Bangladeshi physician

M Iqbal Arslan is a Bangladeshi physician and academic. He is the incumbent president of Swadhinata Chikitshak Parishad (SWACHIP), an organisation of pro-Awami League doctors of Bangladesh. He is the former dean of the Faculty of Basic Science and Paraclinical Science at Bangabandhu Sheikh Mujib Medical University (BSMMU).

== Education ==
Arslan passed MBBS from Dhaka Medical College. He completed a M.Phil in biochemistry later.

== Academic career ==
Arslan joined BSMMU and served as chairman of the Department of Biochemistry. In 2010, Arslan was elected dean of the Faculty of Basic Science and Paraclinical Science.

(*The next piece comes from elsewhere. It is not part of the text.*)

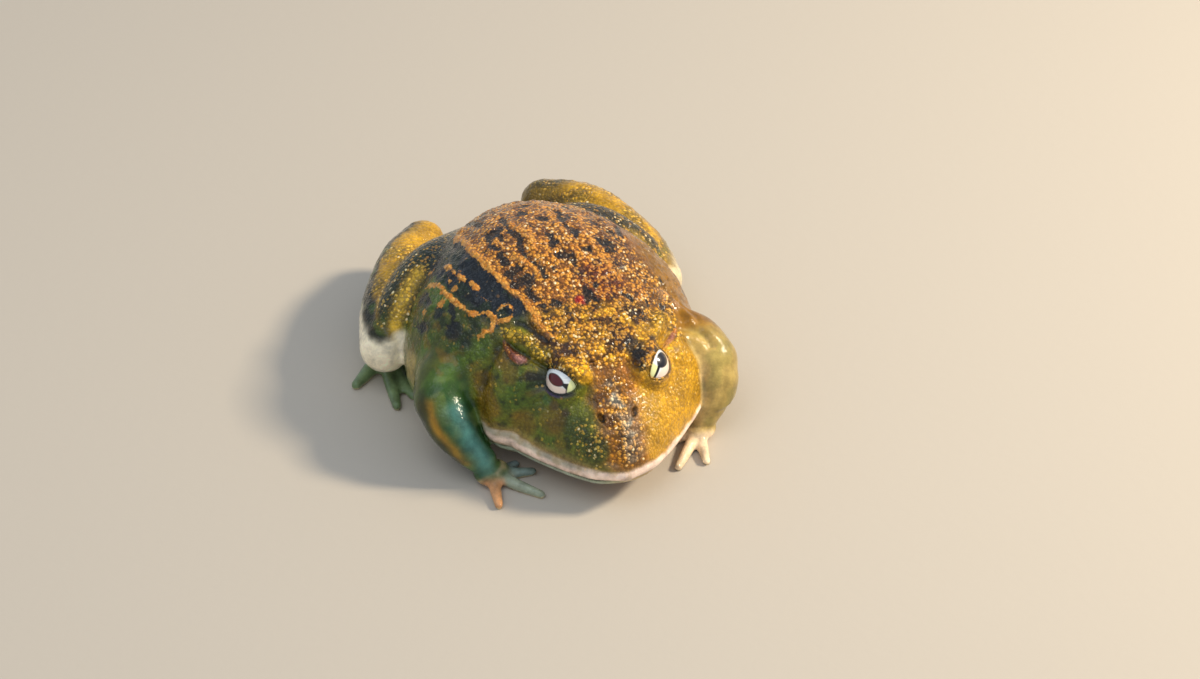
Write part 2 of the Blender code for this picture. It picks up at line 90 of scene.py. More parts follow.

== Organisational affiliation ==
Arslan was elected as general secretary of SWACHIP in 2003. He was elected as president of the same organisation in 2015. Arslan was elected general secretary of Bangladesh Medical Association in 2012. Arslan was also elected as member of Dhaka University senate in 2018. Arslan is also a member of the executive committee of the Bangladesh Medical & Dental Council, the regulatory authority for doctors of Bangladesh.

Arslan is appointed as member of the National Technical Advisory Committee of COVID-19 management in Bangladesh.